Synonymous Genetic Variation in Natural Isolates of Escherichia coli Does Not Predict Where Synonymous Substitutions Occur in a Long-Term Experiment

Abstract

Synonymous genetic differences vary by more than 20-fold among genes in natural isolates of Escherichia coli. One hypothesis to explain this heterogeneity is that genes with high levels of synonymous variation mutate at higher rates than genes with low synonymous variation. If so, then one would expect to observe similar mutational patterns in evolution experiments. In fact, however, the pattern of synonymous substitutions in a long-term evolution experiment with E. coli does not support this hypothesis. In particular, the extent of synonymous variation across genes in that experiment does not reflect the variation observed in natural isolates of E. coli. Instead, gene length alone predicts with high accuracy the prevalence of synonymous changes in the experimental populations. We hypothesize that patterns of synonymous variation in natural E. coli populations are instead caused by differences across genomic regions in their effective population size that, in turn, reflect different histories of recombination, horizontal gene transfer, selection, and population structure.
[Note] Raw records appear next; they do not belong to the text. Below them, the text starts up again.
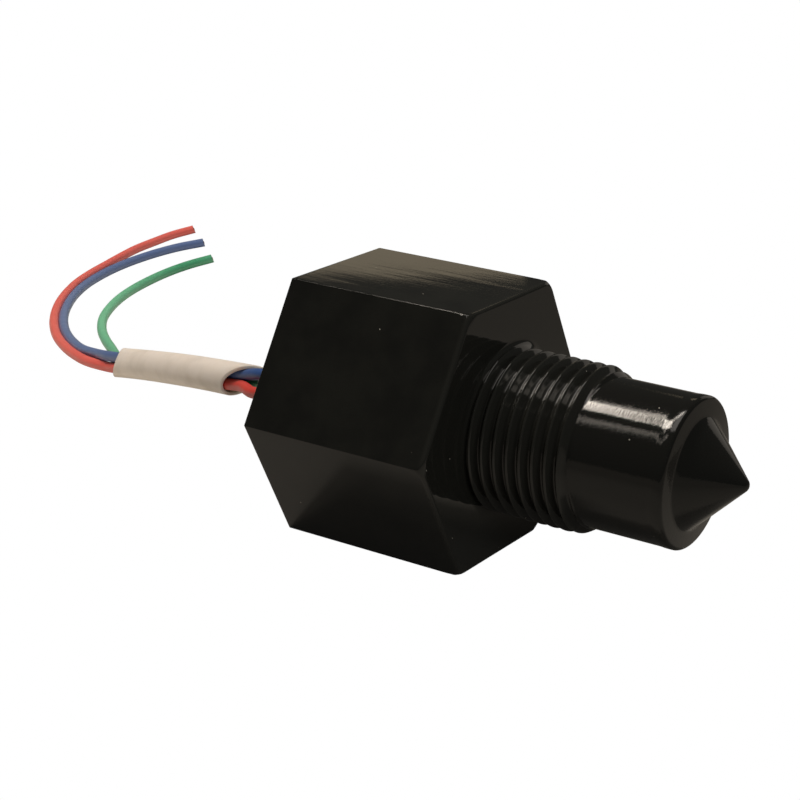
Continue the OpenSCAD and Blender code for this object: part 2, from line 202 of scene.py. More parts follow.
def smooth_path(knots, spacing):
    """Points about spacing apart on the curve through the knots K[i]: between two of them the cubic
    with their places and the slopes (K[i + 1] - K[i - 1]) / (t[i + 1] - t[i - 1]), t being the
    summed chord length."""
    t = np.concatenate([[0], np.cumsum(np.linalg.norm(np.diff(knots, axis=0), axis=1))])
    slope = np.empty_like(knots)
    slope[1:-1] = (knots[2:] - knots[:-2]) / (t[2:] - t[:-2])[:, None]
    slope[0] = (knots[1] - knots[0]) / t[1]
    slope[-1] = (knots[-1] - knots[-2]) / (t[-1] - t[-2])
    at = np.linspace(0, t[-1], int(t[-1] / spacing) + 1)
    i = np.clip(np.searchsorted(t, at, side="right") - 1, 0, len(knots) - 2)
    h = (t[i + 1] - t[i])[:, None]
    u = (at - t[i])[:, None] / h
    return (
        knots[i] * (2 * u**3 - 3 * u**2 + 1)
        + slope[i] * h * (u**3 - 2 * u**2 + u)
        + knots[i + 1] * (3 * u**2 - 2 * u**3)
        + slope[i + 1] * h * (u**3 - u**2)
    )


def tube(path, radius, angles):
    """Rings P(s, a) = C(s) + r (cos a side(s) + sin a below(s)) about the path C, where side is
    level and square to the path."""
    ahead = np.gradient(path, axis=0)
    ahead /= np.linalg.norm(ahead, axis=1)[:, None]
    side = np.cross(ahead, [0, 0, 1])
    side /= np.linalg.norm(side, axis=1)[:, None]
    below = np.cross(ahead, side)
    turn = np.cos(angles)[:, None] * side[:, None] + np.sin(angles)[:, None] * below[:, None]
    return path[:, None] + radius * turn


def insulation(name, body, worn, fresh):
    """Soft PVC, drawn over strands: a satin colour, strong near the body, chalkier from 50 to 90 mm
    behind it and stronger again by the share fresh at the cut end, dusty in patches of 6 mm, with
    a faint unevenness of 1.6 mm where the strands' twist shows through."""
    made, tree, shader = new_material(name)
    place = add(tree, "TexCoord")["Object"]
    where = add(tree, "SeparateXYZ", [place])
    near_body = add(tree, "MapRange", [where["X"], -0.09, -0.05], **EASED)[0]
    near_end = add(tree, "MapRange", [where["Y"], 0.038, 0.07, 0, fresh], **EASED)[0]
    dust = add(tree, "TexNoise", {"Vector": place, "Scale": 1 / 0.006, "Detail": 3})["Fac"]
    dust = add(tree, "MapRange", [dust, 0.35, 0.7, 0, 0.2], **EASED)[0]
    colour = tint(worn)
    for share, code in ((near_body, body), (near_end, body), (dust, worn)):
        colour = add(tree, "Mix", {0: share, 6: colour, 7: tint(code)}, **COLOURS)[2]
    satin = add(tree, "TexNoise", {"Vector": place, "Scale": 1 / 0.0015, "Detail": 2})["Fac"]
    satin = add(tree, "MapRange", [satin, 0.3, 0.7, 0.38, 0.5], **EASED)[0]
    twist = add(tree, "TexNoise", {"Vector": place, "Scale": 1 / 0.0016, "Detail": 0})["Fac"]
    bump = add(tree, "Bump", {"Height": twist, "Strength": 1, "Distance": 0.000008})[0]
    join(tree, shader, {"Base Color": colour, "Roughness": satin, "IOR": 1.5, "Normal": bump})
    soft = {"Weight": 0.08, "Radius": (0.6, 0.6, 0.6), "Scale": 0.0006}
    join(tree, shader, {f"Subsurface {part}": value for part, value in soft.items()})
    return made


def strand_copper():
    """Tinned copper seen at a cut end: bright metal with a copper blush, and painted shade for the
    dark between strands, in patches of 0.2 mm, which is a strand's width."""
    made, tree, shader = new_material("tinned_copper_strands")
    place = add(tree, "TexCoord")["Object"]
    # Painted shade: the copper is darker in strand-sized patches, for the shade between the
    # strands.
    shade = add(tree, "TexNoise", {"Vector": place, "Scale": 1 / 0.0002, "Detail": 1})["Fac"]
    shade = add(tree, "MapRange", [shade, 0.35, 0.65], **EASED)[0]
    colour = add(tree, "Mix", {0: shade, 6: tint("8a5a3c"), 7: tint("d8b49a")}, **COLOURS)[2]
    strands = add(tree, "TexNoise", {"Vector": place, "Scale": 1 / 0.00015, "Detail": 1})["Fac"]
    bump = add(tree, "Bump", {"Height": strands, "Strength": 1, "Distance": 0.00004})[0]
    join(tree, shader, {"Base Color": colour, "Metallic": 1, "Roughness": 0.35, "Normal": bump})
    return made


copper = strand_copper()
fall, heading = np.radians([SLEEVE_FALL, SLEEVE_HEADING])
sleeve_near = np.array([-math.sin(heading), math.cos(heading), 0])
sleeve_up = np.array(
    [math.sin(fall) * math.cos(heading), math.sin(fall) * math.sin(heading), math.cos(fall)]
)
sleeve_along = np.cross(sleeve_near, sleeve_up)

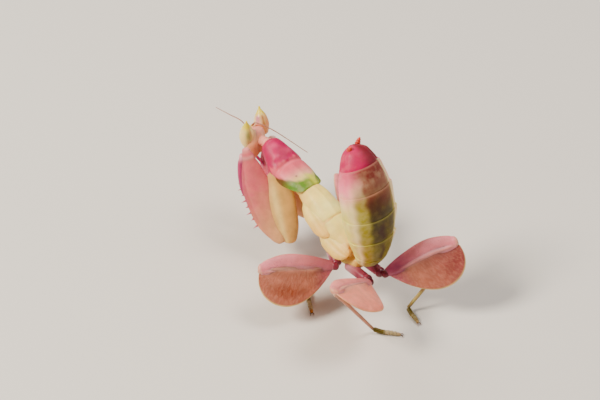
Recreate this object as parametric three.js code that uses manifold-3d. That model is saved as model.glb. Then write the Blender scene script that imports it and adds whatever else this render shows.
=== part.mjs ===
// A life-size museum model of a young female orchid mantis, standing still on four legs.
// Lengths are in millimetres, with +Z up. The mantis faces -Y, and its left side is +X.
import * as THREE from "three";
import { mergeVertices } from "three/addons/utils/BufferGeometryUtils.js";
import Module from "manifold-3d";

const wasm = await Module();
wasm.setup();

// Driving sizes.
const hipHeight = 7.2; // how far the hips are above the floor
const gap = 0.3; // the slit between neighbouring pieces
const thin = 0.28; // half the thickness of a wing pad or a petal's rim
const petalDepth = 5.4; // how far a petal stands out from its thigh
const thighRadius = 0.95;
const thighArch = 0.7; // how far a walking leg's thigh bows away from its petal
const shinRadius = 0.42;
const footRadius = 0.5;
const footLift = 0.34; // height of a foot's middle line, so that its sole is cut flat
const feelerRadius = 0.26;

// Colours and finish of the real surfaces.
const looks = {
  eye: { color: "#d8d29c", roughness: 0.35 },
  face: { color: "#d79a78", roughness: 0.5 },
  shield: { color: "#d5708a", roughness: 0.5 },
  body: { color: "#e6cf9a", roughness: 0.5 },
  belly: { color: "#c2b070", roughness: 0.45 },
  tip: { color: "#d2607c", roughness: 0.45 },
  arm: { color: "#cc8a7c", roughness: 0.5 },
  petal: { color: "#c9735f", roughness: 0.55 },
  shin: { color: "#b9776b", roughness: 0.5 },
  foot: { color: "#6b5e20", roughness: 0.6 },
};

// A place given as millimetres forward, to the left, and above the hips.
function spot(forward, left, up) {
  return new THREE.Vector3(left, -forward, up + hipHeight);
}

// A direction given the same way.
function heading(forward, left, up) {
  return new THREE.Vector3(left, -forward, up).normalize();
}

// The mirror image of a place or direction on the other side of the body.
function mirrored(point) {
  return new THREE.Vector3(-point.x, point.y, point.z);
}

function smoothLine(points) {
  return new THREE.CatmullRomCurve3(points, false, "centripetal");
}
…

Keywords: effective population size; experimental evolution; genetic variation; mutation rate.

Fig. 1.

The expected time to coalescence for individuals from an evolving haploid population is N_e generations. Tick marks show neutral mutation events along two lineages, which occur at some rate µ per generation. The expected number of mutations separating Individuals 1 and 2 is 2N_eµ. If all genes in the genome have experienced the same N_e, then significant variation among genes in the per-site rate of accumulation of neutral mutations would imply gene-specific heterogeneity in the underlying mutation rate.

Fig. 2.

Synonymous substitutions observed in experimental populations of Escherichia coli closely match the null hypothesis of a uniform point-mutation rate across genes, but not the distribution expected if the variability in θ_s across genes in natural isolates is explained by gene-specific differences in the point-mutation rate. Each observed or hypothetical series shows the cumulative proportion of 1,069 synonymous substitutions in 2,834 genes that have been sorted and ranked by their θ_s values (i.e., the synonymous nucleotide diversity seen in natural isolates for each gene). The red line shows the observed distribution of synonymous mutations in 12 independently evolved genomes after 40,000 generations. The dashed curve shows the null hypothesis of a uniform point-mutation rate, where gene length alone predicts the occurrence of synonymous changes. The dotted curve shows the alternative hypothesis where each gene’s point-mutation rate is proportional to θ_s.

Fig. 3.

Hypermutator clones have distinctive spectra of synonymous mutations in addition to elevated mutation rates. Clones with defective mutS or mutL genes (Ara−2, Ara−3, Ara−4, Ara+3) have large numbers of C:G to T:A and A:T to G:C transitions, whereas clones with defects in mutT (Ara−1, Ara+6) have large numbers of A:T to C:G transversions.

Fig. 4.

Synonymous substitutions tend to be found in longer genes. Genes with at least one synonymous substitution after 40,000 generations (green) are on average 1,296 bp long, whereas those without any synonymous substitutions (purple) are on average only 850 bp long. The bin width is 50 bp.